One of the most popular plants we added to the garden last year was borage... Adding borage to our garden was a definitely a God send. The bees loved the stuff and there was so much to go around we had no problem keeping them all spring and summer long well into the fall.

The second plant was bee balm. The name says it all doesn't it? This one was was pretty much a no brainer but I was concerned about it becoming an invasive in our area. I started with three plants and am hoping to have more that I can corral in a flowerbed because it was very pretty to look at.

Trying to keep up with all the Milkweed weedlings kept me hopping from dawn to dusk the first year or two in the garden. I tried pulling it, spraying it with vinegar, and yelling at it (like that would work)... it just kept popping up in other places. When I finally researched and found out what it was and how important it is for bees and butterflies it won my respect and a permanent place in our garden. My sons Monarch Project went a long way towards swaying me as well. I now figure as long as I keep it corralled and semi-contained it will continue to be a very beautiful addition which If I may add has the most fragrant rose link scent you could ever smell. The large seed pods that form were a little disturbing at first because they are so huge and bulging. They're very reminiscent of the pods in the invasion of the body snatchers movie or some other sci-fy flick I've seen over the years.

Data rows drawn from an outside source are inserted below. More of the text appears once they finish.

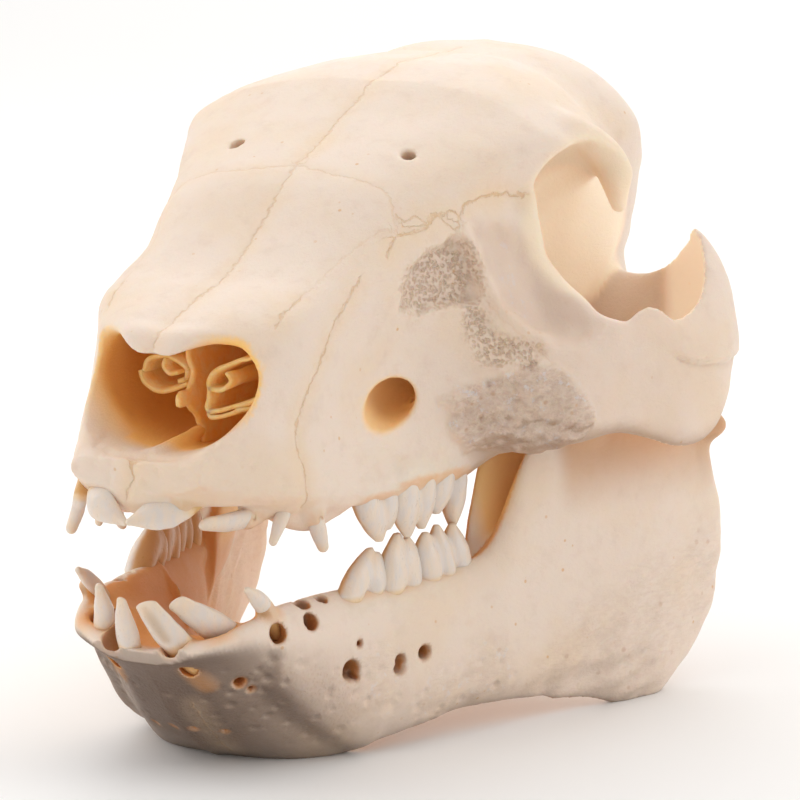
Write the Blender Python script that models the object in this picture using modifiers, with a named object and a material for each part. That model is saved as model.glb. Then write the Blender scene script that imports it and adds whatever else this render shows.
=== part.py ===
"""Skull of a young pot-bellied pig: cranium, lower jaw and milk teeth, each a solid of its own.

Sizes in the tables are millimetres. Y runs from the front of the upper gum backwards, X to the
animal's left and Z up from the table that the lower jaw stands on. The row frame is the same,
but metres, with its origin under the middle of the skull.
"""

import math

import bmesh
import bpy
import numpy as np
from mathutils import Matrix, Vector

MM = 0.001
FRONT_TO_ORIGIN = 64.73  # from the front of the upper gum back to the row frame's origin

# Levels and sizes that other values are worked out from.
CRANIUM_TRIANGLES = 3500
MANDIBLE_TRIANGLES = 1900
CRANIUM_VOXEL = 1.1
MANDIBLE_VOXEL = 1.0
SOCKET_GAP = 0.35  # the space between a root and its socket

BONE = (0.86, 0.76, 0.64, 1.0)
ENAMEL = (0.90, 0.86, 0.79, 1.0)

# Cranium sections: distance back, then half outlines from the crown's middle to the palate's middle.
# The columns are crown, inner brow, brow, brow edge, upper side, side, cheek, gum, palate edge, palate.
CRANIUM_SECTIONS = (
    (1.0, (0, 48.6), (3, 48.6), (6, 48.6), (9, 48.3), (10.5, 47.6), (11, 46.8), (10.6, 45.8), (9, 44.8), (6, 44.3), (0, 44.2)),
    (4.5, (0, 50), (3.5, 50.3), (7, 51), (9.6, 51.8), (11.4, 51.3), (12.4, 49.4), (12.6, 47), (12, 44.6), (8.6, 42.8), (0, 43.1)),
    (6.5, (0, 64.6), (3.5, 64.9), (6, 64), (9.5, 60), (12, 56), (13.2, 52), (13.9, 48), (13.4, 44.1), (10, 41.9), (0, 42.8)),
    (12.0, (0, 67.6), (4, 68), (8.5, 67.6), (12.4, 65.2), (14.2, 60), (15.9, 54), (17, 48.5), (16.6, 43), (12.5, 41.3), (0, 43.2)),
    (20.0, (0, 70.2), (5, 70.6), (11, 70), (16, 67.6), (17.8, 62), (18.3, 54.5), (18.8, 47), (18.9, 41.5), (14, 39.8), (0, 43.6)),
    (28.0, (0, 72.6), (5.5, 72.9), (11.8, 72.4), (17, 69.8), (18.7, 63.5), (18.8, 54.5), (19.8, 46.5), (20.8, 40.8), (17, 39), (0, 44)),
    (36.0, (0, 77.6), (6, 77.7), (12, 77), (17, 74.2), (19, 66.5), (19, 55.5), (20.5, 47), (22.4, 41), (18, 39.2), (0, 44.3)),
    (44.0, (0, 84.1), (7, 84), (13.5, 82.8), (18.5, 79), (20.8, 70), (20.6, 58), (21.8, 48), (23.6, 41), (20, 38.6), (0, 44.5)),
    (52.0, (0, 88.1), (8, 88), (15.5, 86.8), (21.3, 83.2), (23.6, 74), (25.5, 62), (28, 52), (25.5, 42.5), (21, 38.8), (0, 44.7)),
    (58.0, (0, 90.5), (8.5, 90.5), (17, 89.2), (24, 85.8), (25.8, 77.5), (29.5, 66), (34.5, 55), (31, 45.5), (21.5, 39.5), (0, 45)),
    (64.0, (0, 93.1), (9, 93), (18.5, 91.6), (27, 87.6), (27, 79), (32, 67), (39, 56), (37, 47.5), (20, 43), (0, 46)),
    (69.0, (0, 95.2), (9.5, 95), (20, 93.1), (29.5, 88.6), (28.5, 81), (31, 68), (37, 57), (33, 50), (18, 47), (0, 47.5)),
    (74.0, (0, 97), (10, 96.8), (21, 94.6), (30.8, 89.4), (30.5, 85.5), (20, 76), (17, 66), (14, 56), (10, 51), (0, 50)),
    (82.0, (0, 99.2), (10.5, 99), (21.5, 96.2), (31.6, 89.8), (32, 85.5), (20.5, 78), (16.5, 68), (14, 59), (10, 54), (0, 53)),
    (90.0, (0, 100.7), (11, 100.3), (21.5, 97), (31, 89.2), (31.5, 84), (22, 77), (19, 68), (16.5, 60), (11, 55), (0, 54)),
    (96.0, (0, 101.2), (11, 100.5), (20.5, 96.4), (27, 89.5), (27.3, 82.5), (24, 75), (21.8, 67), (18, 59.5), (12, 54.5), (0, 54)),
    (104.0, (0, 100.5), (11, 99.5), (19.5, 95.2), (25.3, 88.3), (25.6, 80.5), (24.8, 72.5), (22.3, 64.5), (18.5, 57.5), (12, 53.5), (0, 53.5)),
    (112.0, (0, 98.2), (10.5, 97), (19, 93), (25, 86.5), (25.3, 79.5), (23.8, 71), (21.2, 63), (17.5, 56.5), (12, 53.5), (0, 54)),
    (119.0, (0, 94), (10, 92.8), (17.8, 89.4), (23, 83.8), (23.1, 77.5), (21.3, 69.5), (18.8, 62.5), (15.5, 57), (11, 55), (0, 55.5)),
    (124.0, (0, 88.5), (8.5, 87.6), (15, 84.8), (19.5, 80), (20, 75), (18.5, 68.5), (16, 63), (13, 59), (9, 57.5), (0, 58)),
    (127.0, (0, 82), (6, 81.5), (10.5, 80), (14, 77), (14.5, 73.5), (13.5, 69), (11.5, 65.5), (9, 63), (6, 62), (0, 62)),
)

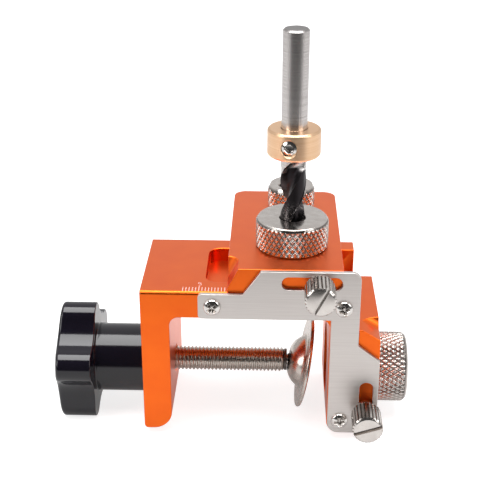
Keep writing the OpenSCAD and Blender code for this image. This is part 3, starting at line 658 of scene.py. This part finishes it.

Pollination is key to having your vegetables to produce the fruit you want to cultivate in your garden. If you are growing a juicy melon, squash, tomato, corn, etc.. you will need the assistance of our fuzzy lispy friends. Pollination is not very important for vegetables that we grow for their leaves like lettuce, greens, spinach, and cabbage. It's also not that important for root vegetables like carrots, radishes, or beets, but who wants a garden without a nice juicy heirloom tomato? Not me I say, Not Me!!! So, with all that said I hope you give bees a chance in  your garden this year. The three plants I mention above are great companion plants to add to your vegetable garden, but they are only a few out of hundreds of varieties you could add. I highly recommend visiting your local library and/or nursery for books on starting your garden with the added benefit of insects (especially bees) or you could do an online search for information on companion planting and beneficial insects too.